Before I leave the Gold Cup, I must state how disappointed I am at the ratings attributed to the race by the Racing Post (RPR). Don Cossack has been awarded a rating of RPR182 which is clearly bonkers given how the race collapsed with the fall of Cue Card. The runner-up Djakadam was not the same horse this year as he was last year - and you don't need to be a racing professional to see that. Yet RPR reckon this run was even better by 3lbs than his defeat (by Don Cossack) at Punchestown last April. Next, Don Poli, a horse who has struggled to top RPR160 but who (apparently) ran a career-best last week when he was never closer to the winner than the 14-lengths he was beaten at the post.
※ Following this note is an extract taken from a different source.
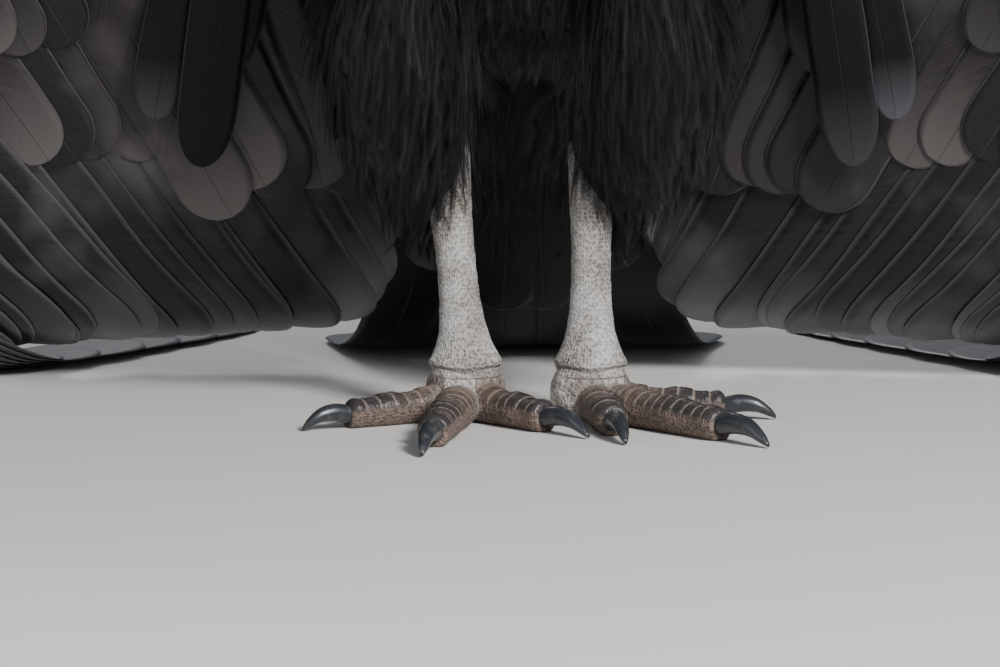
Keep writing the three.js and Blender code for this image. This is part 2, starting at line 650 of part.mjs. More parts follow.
add('torso', torso(), colours.plumage);
add('ruff', ruff(), colours.down, 0.9);
add('neck', neckSolid(), colours.skin);
add('head', headNode(), colours.skin);
add('comb', comb().subtract(skull(gap)).subtract(upperBill(gap)), colours.comb);
add('wattle', wattle().subtract(skull(gap)).subtract(neckSolid(gap)), colours.comb);
add('bill_upper', upperBill(), colours.horn, 0.4);
add('bill_lower', lowerBill(), colours.horn, 0.4);
add('tail', tail(), colours.plumage, 0.5);

for (const [word, side] of sides) {
  add(`eye_${word}`, eyeBall(side), colours.eye, 0.1);
  add(`thigh_${word}`, thigh(side).subtract(torso(gap)), colours.plumage);
  add(`tarsus_${word}`, tarsus(side, legs[word]).subtract(thigh(side, gap)), colours.leg, 0.8);

  const pad = footPad(side, legs[word].foot);
  const centre = v(side * legs[word].foot, padBack, 0);
  const toes = toeShapes.map((shape, i) => toe(centre, headingVector(toeHeadings[word][i]), shape));
  add(`foot_${word}`, join([pad, ...toes]), colours.toe, 0.8);
  toeShapes.forEach((shape, i) =>
    add(`claw_${word}_${shape.digit}`, claw(centre, headingVector(toeHeadings[word][i]), shape), colours.claw, 0.35));

  const sheet = wingSheet(side);
  const upperArm = (grow) => armPart(side, sheet, 0, elbow.u, -gap / 2, grow);
  const foreArm = (grow) => armPart(side, sheet, elbow.u, wrist.u, gap / 2, grow);
  const upper = join([upperArm(0), ...upperArmFeathers(sheet)])
    .subtract(torso(gap)).subtract(thigh(side, gap)).subtract(tailCore(tailSheet(), gap)).subtract(foreArm(gap));
  const fore = join([foreArm(0), ...forearmFeathers(sheet)]).subtract(upperArm(gap)).subtract(handCore(sheet, gap));
  const hand = join([handCore(sheet), ...handFeathers(sheet)]).subtract(foreArm(gap));
  add(`wing_upper_${word}`, upper, colours.plumage);
  add(`wing_forearm_${word}`, fore, colours.white);
  add(`wing_hand_${word}`, hand, colours.plumage);
}

// The floor point under the middle of the whole bird is the origin
const whole = new THREE.Box3().setFromObject(bird, true);
bird.position.y = -(whole.min.y + whole.max.y) / 2;

export default bird;
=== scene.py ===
# %% [markdown]
# # An Andean condor, standing with half-open wings
# This lesson dresses the model of a life-size condor. The solids of the model give its size and
# its pose. Here they get a skin, feathers, scales and horn, one step at a time.
# The first step loads the solids and measures the box of the left shank, to set where the new parts go.

# %% Load the solids and measure the left shank's box
import itertools
import json
import math

import bpy
import numpy as np
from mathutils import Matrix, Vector

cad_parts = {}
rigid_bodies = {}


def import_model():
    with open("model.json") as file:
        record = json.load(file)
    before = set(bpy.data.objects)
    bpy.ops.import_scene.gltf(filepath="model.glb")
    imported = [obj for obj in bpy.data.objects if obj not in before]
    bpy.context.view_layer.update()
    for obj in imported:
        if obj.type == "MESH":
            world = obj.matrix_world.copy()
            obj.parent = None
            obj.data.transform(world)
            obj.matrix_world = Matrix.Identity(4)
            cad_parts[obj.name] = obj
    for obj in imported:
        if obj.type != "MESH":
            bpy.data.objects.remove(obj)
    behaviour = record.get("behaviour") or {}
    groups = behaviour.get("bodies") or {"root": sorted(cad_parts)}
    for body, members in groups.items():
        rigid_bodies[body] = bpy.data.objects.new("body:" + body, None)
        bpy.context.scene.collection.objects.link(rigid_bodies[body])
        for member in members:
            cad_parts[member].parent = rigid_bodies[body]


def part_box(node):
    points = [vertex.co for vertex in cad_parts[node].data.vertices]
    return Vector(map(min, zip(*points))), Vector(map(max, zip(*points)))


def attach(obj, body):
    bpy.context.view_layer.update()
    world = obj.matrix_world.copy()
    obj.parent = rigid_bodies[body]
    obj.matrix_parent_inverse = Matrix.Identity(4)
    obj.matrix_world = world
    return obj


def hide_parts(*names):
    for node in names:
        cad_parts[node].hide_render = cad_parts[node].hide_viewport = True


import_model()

for spare in ("Cube", "Light", "Camera"):
    if spare in bpy.data.objects:
        bpy.data.objects.remove(bpy.data.objects[spare])
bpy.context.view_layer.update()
mm = 0.001
shank_front = 20 * mm
shift = np.array([0, float(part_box("tarsus_left")[0][1]) + shank_front, 0])
rng = np.random.default_rng(7)

# %% [markdown]
# ## Camera, floor and light
# The view is a close one of the feet and the hanging wings, taken from far away with a long
# lens, so the picture is almost flat. The camera looks along +Y from a little above the floor.
# A long lens is a narrow field of view: here 6 metres away for a frame 0.58 metres wide.

# %% Camera
view_distance = 6.0
view_rise = math.radians(8)
frame_width = 0.583
sensor_width = 36
target = Vector((-0.0146, -0.1, 0.063))

camera_data = bpy.data.cameras.new("Camera")
camera = bpy.data.objects.new("Camera", camera_data)
bpy.context.scene.collection.objects.link(camera)
toward_camera = Vector((0, -math.cos(view_rise), math.sin(view_rise)))
camera.location = target + toward_camera * view_distance
camera.rotation_euler = (math.pi / 2 - view_rise, 0, 0)
camera_data.sensor_width = sensor_width
camera_data.lens = sensor_width * view_distance / frame_width
camera_data.clip_end = 100
bpy.context.scene.camera = camera
print("lens:", round(camera_data.lens), "mm")

# %% [markdown]
# A plain pale floor fills the frame. The light is a studio's: one wide soft lamp high on the
# right, a weaker one on the left, one behind that draws a sheen along the feathers, and a pale
# sky all round.

# %% Floor and lamps
floor_reach = 20
floor_corners = [(x * floor_reach, y * floor_reach, 0) for x, y in ((-1, -1), (1, -1), (1, 1), (-1, 1))]
floor_mesh = bpy.data.meshes.new("floor")
floor_mesh.from_pydata(floor_corners, [], [(0, 1, 2, 3)])
floor = bpy.data.objects.new("floor", floor_mesh)
bpy.context.scene.collection.objects.link(floor)

floor_finish = bpy.data.materials.new("pale floor")
floor_finish.use_nodes = True
floor_shader = floor_finish.node_tree.nodes["Principled BSDF"]
floor_shader.inputs["Base Color"].default_value = (0.60, 0.585, 0.56, 1)
floor_shader.inputs["Roughness"].default_value = 0.9
floor_mesh.materials.append(floor_finish)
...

Finally, Carlingford Lough who last year was awarded RPR151 when beaten 28-lengths by Coneygree but, this year was awarded RPR164.
This 164 rating is only 1lb below the rating RPR awarded him for winning the Irish "Hennessey" when beating OR158 rated Foxrock.
I'm very happy that my rating of the race is more realistic than that of the Racing Post.
There is no place in horseracing for "ratings inflation", and it should be stamped out.
My final selection of the Festival was Mendip Express in the "Foxhunters" and I was disappointed that the horse was not in the 1st-4 but he just wasn't pushed hard enough by his jockey.
Overall for the week, I ended up £111.38 down.
Over the next week I will be undertaking a complete review of the Festival results to see if we can unearth any value for Aintree, Punchestown and the Cheltenham Festival for 2017.
In the meantime, apologies for the poor performance of the selections last week.